Excel Trig formulas and the Variables were used on the Wires Tab to determine the coordinates of the wires in the antennas. There are a total of 7 wires in the model. Six are the two ends of the three inverted-V elements. The Seventh wire is a short 4″ section in the middle of the Driven Element to allow a current source to be inserted to drive the antenna there. I was careful to create an accurate model of the wire gauge, insulation, and loss that we are using for our V-beam
With the model built, it was back to the Variables Tab to select the parameters to be optimized. Optimization is best done as a multi-pass process, and I did this in two steps. The first set of runs included optimization of both the element spacings and their lengths. This led me to conclude that the mast spacing of 27 ft (Driven to Director) and 28 ft (Driven to Reflector) were the best choices. I then set these as fixed values in the variables tab and ran the optimizer a second time with some starting element lengths to optimize the element lengths by themselves.

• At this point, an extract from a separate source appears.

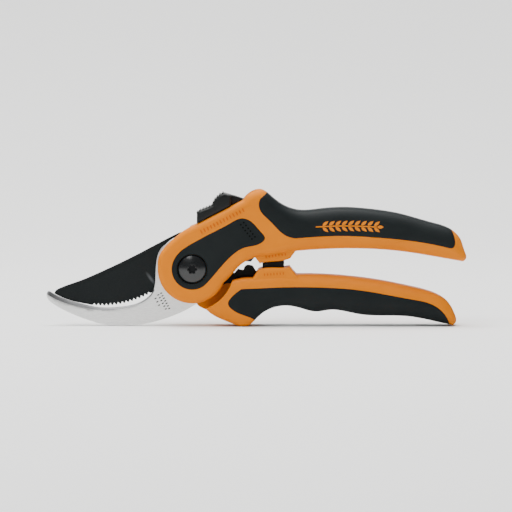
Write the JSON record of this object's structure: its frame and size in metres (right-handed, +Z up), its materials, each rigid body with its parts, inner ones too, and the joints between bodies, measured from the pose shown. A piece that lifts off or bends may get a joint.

One must create a set of frequencies and objectives for the optimizer before running it. This is done in the AutoEZ Optimize Tab. The antenna is being used for SSB on 40m so I choose a range of frequencies that covered the SSB sub-band on 40m. Note that I weighted the center frequency heavier than the edges by including it more times in the optimizer’s list. The use of the Optimization Objectives and their associated weights and values are well covered in the AutoEZ documentation, so I won’t cover them in detail here. The parameters above were chosen to create a reasonable balance between SWR values across the 40m SSB sub-band, good Front/Back and Front/Side performance from azimuth values ranging from 60º to 300º, and a reasonable amount of forward gain for a 3-element antenna of this type.
I expected that the final impedance of the antenna would be a typical value for a yagi in the 20 to 30-ohm range. Thus, I set the SWR calculations based on a 25-ohm target impedance. More on the matching of the resulting design later…
It took several runs of the optimizer with different sets of Optimizer Objectives to get the final results I was looking for. The Optimizer tried 130 combinations of element lengths to arrive at the final lengths shown above. Note the improvements in SWR (1.6 -> 1.04), Forward Gain (+1 dB), Front/Back (+4.2 dB), and Front/Rear (actually Front/Side) performance that the Optimizer was able to achieve over my manual trial and error optimization.
Next, I rounded the optimized element lengths and plugged them into the Variables Tab.
The image above shows the optimized Azimuth pattern for the antenna as generated by AutoEZ and EZNEC. A very clean result!
And here’s the optimized Elevation pattern near the center of the SSB sub-band. This antenna is a little low for 40m but the resulting maximum gain at a 35º angle should work well for US contacts during Field Day.
The final step in the optimization process was calculating a full set of performance calculations for the antenna using the Calculate Tab. AutoEZ makes it very easy to generate a set of Test Cases for incremental frequencies in the SSB sub-band on 40m. Note the setting of the Elevation angle of 35º to match the maximum gain angle for the optimized antenna. Also, note the parameter settings for Ground Type and Characteristics. I set these to model the less-than-ideal soil conditions that we have here in New England.
AutoEZ provides several nice graphical capabilities via the Patterns, Triple, Smith, Custom, and Currents Tabs. I used some of them to plot the data from the performance calculations. These graphs help to visualize the results of the optimization to verify that the design objectives for the antenna have been met.
I am using a 1:2 matching Balun from Balun Designs at the feed point of the antenna to transform the antenna’s final 25-ohm feed point impedance to 50-ohms to match our coax feed line.
We are looking forward to using the optimized version of our 40m V-Beam at Field Day 2018. It took me a couple of days of time to read all of the AutoEZ documentation and learn to use the excellent tools it provides. I don’t think I will build another EZNEC antenna model without using AutoEZ. Even without the optimization features, AutoEZ makes the construction and modification of an antenna model in EZNEC far easier than it would be using EZNEC alone. I hope that you’ll give AutoEZ a try for your next antenna design project.